Dara O’Briain‘s column in the Guardian today destroys Sir Alex Ferguson’s inane “what-could-have-been” bluster, his complaint that Rafael’s second yellow card in the Champions League second leg quarterfinal against Bayern Munich absolutely cost United a chance to go through:
The point is, Ferguson, like the rest of us, needs to have a moment to point to, a moment where his favourite parallel universe, the one where he wins the Champions League, disappeared down the track without him.
And if quantum physics is right, that universe really exists. But then again, so does the universe where Lionel Messi lies on the turf a broken man, as I, yet again, clear the ball off his toe and scamper down the field.
It seems former Portsmouth manager Harry Redknapp also has his own unique view of how the financial decisions or “causes,” if you want to get all classical physics about it, taken during his tenure at Pompey led to the “effect” of a universe in which Pompey is going into administration and losing their own century-old ground on the eve of an FA Cup semifinal. None of those causes apparently involve him:
“The problem was that the owner when I was there, Sacha Gaydamak, suddenly lost interest and stopped putting money in,” Redknapp said. “They have not funded the club [since he left]. It only holds 19,000 people, there is no [corporate] hospitality. That’s the trouble. And who knows where the money has gone? Who owns the land around the stadium? I wouldn’t know.”
Ian over at the maddeningly marvelous twohundredpercent isn’t quite ready to let Redknapp completely off the hook in the wake of the financially damaged clubs under his previous purview:
There is a clear line in the sand to draw between managers that frequently turn up as fire fighters at clubs that are already in desperate financial straits and the circumstances of Harry Redknapp’s career. It remains a stark fact that every club that Harry Redknapp has been involved with as a manager (Bournemouth, West Ham United, Portsmouth and Southampton) has suffered desperate hardship after his departure. This may merely come down to being a matter of Redknapp being persuasive when it comes to persuading chairmen to make money that a club has available. It may be just a coincidence (after all, Redknapp’s departure from Bournemouth in 1992 and West Ham in 2001 can hardly be blamed upon their current circumstances). The whispering, however, continues.

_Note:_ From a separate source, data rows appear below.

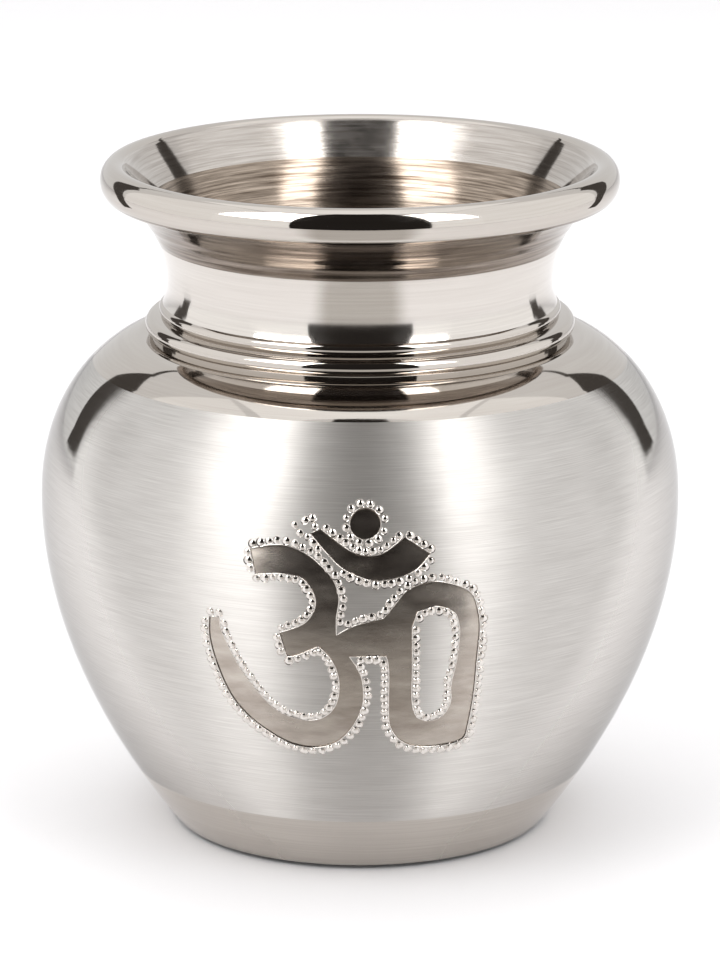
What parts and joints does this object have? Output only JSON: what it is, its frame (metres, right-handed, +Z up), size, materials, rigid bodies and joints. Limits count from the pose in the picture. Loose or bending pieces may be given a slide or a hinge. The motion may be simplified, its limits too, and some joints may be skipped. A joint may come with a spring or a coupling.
{
  "type": "kalash",
  "caption": "Round-bellied steel ritual water pot: dished foot, brushed belly with an engraved Om, mirror shoulder, beaded neck ring, waisted neck and a rolled flaring rim",
  "frame": {"origin": "On the pot's upright axis, in the plane of the foot ring that stands on the table", "axes": "+Z points up out of the mouth, -Y is the front with the Om, +X is to the right as the Om is read"},
  "size_m": [0.13, 0.13, 0.1369],
  "materials": {
    "mirror_steel": "stainless steel polished to a mirror, with a faint circular polishing grain in the throat",
    "brushed_steel": "stainless steel with a fine hairline brush running round the belly, the Om polished inside a line of punched dots",
    "satin_steel": "stainless steel with a smooth satin turn round the foot",
    "drawn_wire": "dull drawn steel wire, hidden inside the rolled rim"
  },
  "bodies": {
    "root": {"base_pan": "satin_steel", "belly_shell": "brushed_steel", "shoulder_shell": "mirror_steel", "neck_ring": "mirror_steel", "neck_collar": "mirror_steel", "throat_sleeve": "mirror_steel", "rim_wire": "drawn_wire"}
  },
  "joints": []
}
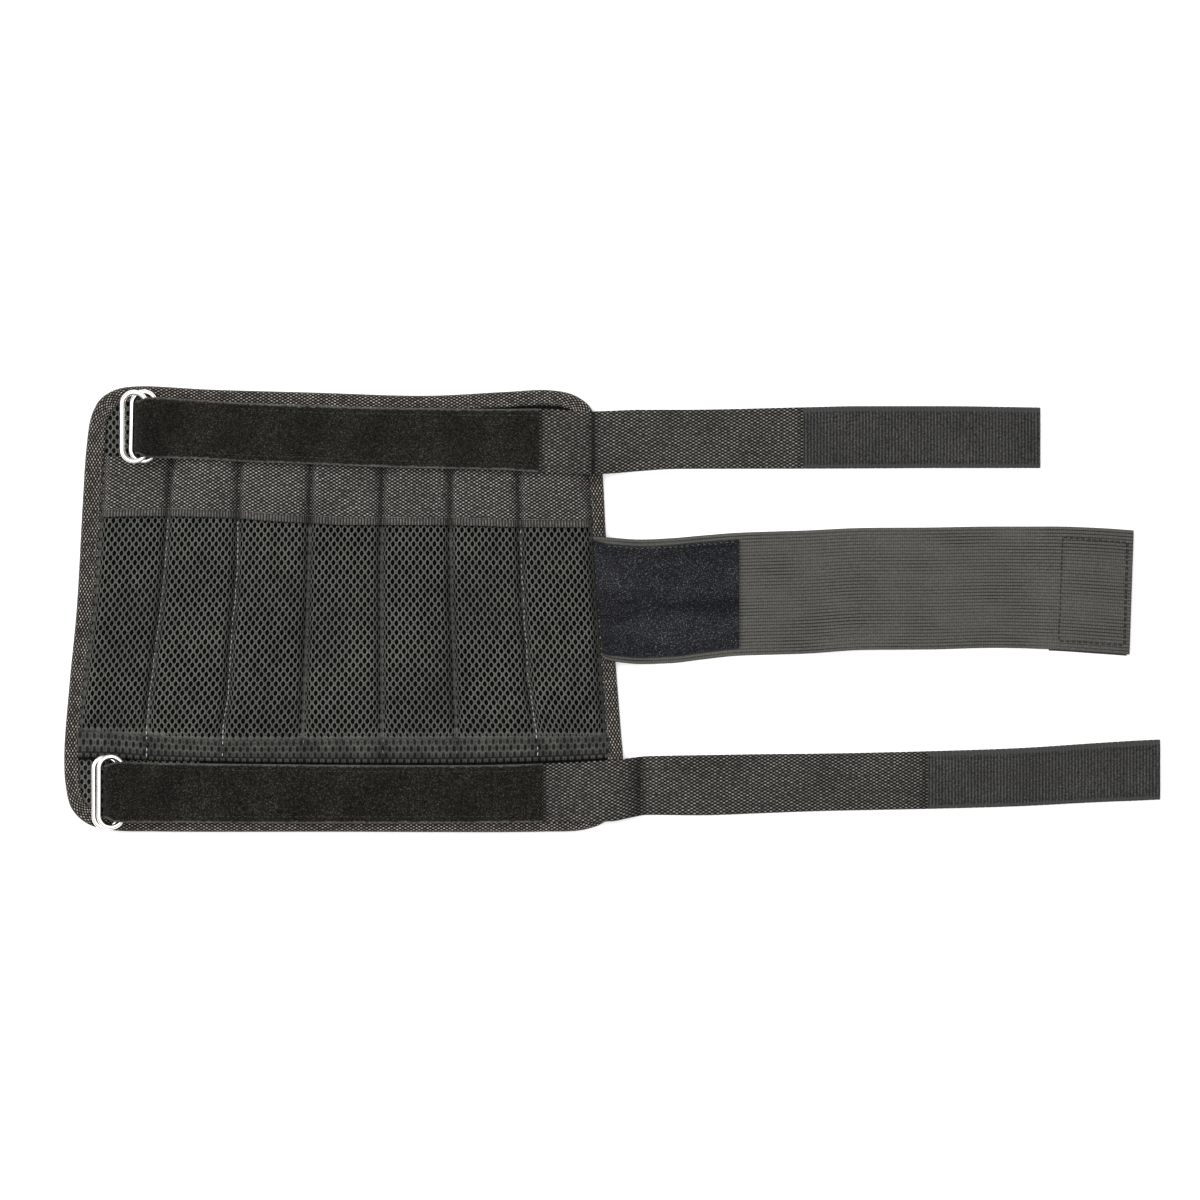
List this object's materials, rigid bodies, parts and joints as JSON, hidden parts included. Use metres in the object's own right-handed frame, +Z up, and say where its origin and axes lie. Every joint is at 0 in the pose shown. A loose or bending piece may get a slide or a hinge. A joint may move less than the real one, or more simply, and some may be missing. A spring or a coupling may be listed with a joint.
{
  "type": "strap-on leg weight",
  "caption": "Flat tapered leg-weight cuff with a row of open mesh pockets, ring-folded webbing straps with hook-and-loop tape, and a wide elastic strap.",
  "frame": {"origin": "middle of the bounding box on the surface that the object lies on", "axes": "+X along the straps towards their free ends, +Y towards the pocket mouths, +Z up out of the pockets' side"},
  "size_m": [0.5482, 0.2229, 0.0209],
  "materials": {
    "spacer_mesh": "open spacer mesh, matt charcoal",
    "pocket_mesh": "warp-knit mesh with oval holes, matt charcoal",
    "binding_tape": "plain-weave tape, charcoal with pale yarn crowns",
    "webbing": "woven polypropylene webbing, charcoal, slight sheen",
    "loop_tape": "black velvet loop pile",
    "hook_tape": "black hook tape, fine nap of hooks",
    "elastic": "ribbed woven elastic, charcoal",
    "loop_patch": "navy-black loop pile",
    "chrome": "polished nickel-plated steel wire"
  },
  "bodies": {
    "root": {"base_panel": "spacer_mesh", "edge_binding": "binding_tape", "pocket_1": "pocket_mesh", "pocket_2": "pocket_mesh", "pocket_3": "pocket_mesh", "pocket_4": "pocket_mesh", "pocket_5": "pocket_mesh", "pocket_6": "pocket_mesh", "pocket_7": "pocket_mesh", "pocket_hem": "pocket_mesh", "pocket_band_1": "webbing", "pocket_band_2": "webbing", "pocket_band_3": "webbing", "strap_top_fold": "webbing", "strap_top": "webbing", "strap_top_tail": "webbing", "loop_strip_top": "loop_tape", "hook_strip_top": "hook_tape", "ring_top_a": "chrome", "ring_top_b": "chrome", "strap_bottom_fold": "webbing", "strap_bottom": "webbing", "strap_bottom_tail": "webbing", "loop_strip_bottom": "loop_tape", "hook_strip_bottom": "hook_tape", "ring_bottom_a": "chrome", "ring_bottom_b": "chrome", "elastic_band": "elastic", "loop_patch": "loop_patch", "hook_patch": "hook_tape"}
  },
  "joints": []
}
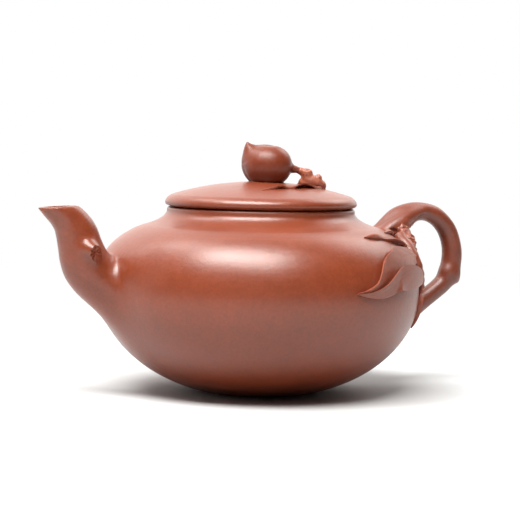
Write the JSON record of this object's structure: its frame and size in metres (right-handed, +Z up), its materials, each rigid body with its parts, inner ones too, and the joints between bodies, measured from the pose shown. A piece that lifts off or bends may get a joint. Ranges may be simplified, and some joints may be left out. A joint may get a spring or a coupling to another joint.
{
  "type": "clay teapot",
  "caption": "Squat round unglazed clay teapot with a lift-off lid, a peach knob on a stalk, a branch handle, a branch spout and raised leaves on its belly.",
  "frame": {"origin": "centre of the foot, on the surface the pot stands on", "axes": "+Z up through the pot's axis, +X towards the handle, -X towards the spout"},
  "size_m": [0.168, 0.115, 0.0899],
  "materials": {
    "red_clay": "satin, unglazed, very fine grain",
    "leaf_clay": "satin, unglazed, very fine grain"
  },
  "bodies": {
    "pot": {"belly_wall": "red_clay", "base_disc": "red_clay", "shoulder_disc": "red_clay", "neck_ring": "red_clay", "mouth_ring": "red_clay", "ball_strainer": "red_clay", "spout": "red_clay", "spout_knot": "red_clay", "handle_branch": "red_clay", "handle_fork": "red_clay", "large_burl": "red_clay", "small_burl": "red_clay", "handle_stub": "red_clay", "leaf_twig": "leaf_clay", "broad_leaf": "leaf_clay", "curled_leaf": "leaf_clay", "narrow_leaf": "leaf_clay", "upper_leaf": "leaf_clay", "hanging_leaf": "leaf_clay"},
    "flange": {"lid_flange": "red_clay"},
    "lid": {"lid_plate": "red_clay", "peach_knob": "red_clay", "peach_stem": "red_clay", "lid_twig": "red_clay", "tall_stub": "red_clay", "short_stub": "red_clay", "lid_leaf": "leaf_clay"}
  },
  "joints": [
    {"name": "lid_lift", "type": "slide", "parent": "pot", "child": "flange", "axis": [0, 0, 1], "range_m": [0, 0.06]},
    {"name": "lid_turn", "type": "hinge", "parent": "flange", "child": "lid", "pos_m": [0, 0, 0.066], "axis": [0, 0, 1], "continuous": true}
  ]
}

Still, Redknapp has a point. As any quantum physicist will tell you, there is no straight line between cause and effect from which you can work backwards and parse out the innocent from the guilty. Hence SAF can’t tell you with any certainty that Rafael’s sending off prevented Manchester United from going through to the semifinals in all possible worlds.
But as chaotic as football finances can seem in the English game, it is far more predictable than the product it sells on the pitch. Clubs spending upwards of 70% of turnover on player wages will predictably go into debt. Clubs reliant on one investor to pay all the bills at the end of the year will be predictably less stable than a club that spends money generated from turnover alone. Enormous wage taxes unpaid to the HMRC because of the football creditors’ rule, under which clubs must be paid transfer fees before any other creditors, predictably lead to winding up orders. If we’re still using the physics metaphor, we are not talking about Schroedinger’s Cat here; this is something a little more akin to gravity.
Redknapp may not be guilty for driving Pompey into the ground, but neither is he blameless. Rather, his pressure on board members to spend sums on players on they might not otherwise be able to reasonably afford with promises of glory (and therefore money, as football’s money men seem to assume more on faith than reason) is but one symptom of the disease currently crippling English football at all levels, especially the most vulnerable. Redknapp’s talent at arm-twisting greedy board members is not a crime, but rather one more rung on a one-way ladder.
- Get your pre-World Cup tension on. The same day the prospect of unsold tickets for the tournament in South Africa is called a “tragedy” by Fifa secretary-general, Jérôme Valcke, a group linked to Al-Qaeda (a conclusion we hope has been drawn by someone with actual knowledge of international terrorist organizations and not some sensationalist reporter on a web browser, fingers crossed!) has threatened to bomb the England v. USA opener.
- Vanessa Perroncel‘s unsexy testimonial to the Guardian says way more about the extraordinarily aggressive tabloid journalism in England than it says about John Terry.
- Kenn Tomasch reminisces about a time when Major Indoor Soccer League was considered worthy enough for a ten minute television news segment.
- The Guardian gets some soccer bloggers on a couch together to shoot the shit on government regulation of football.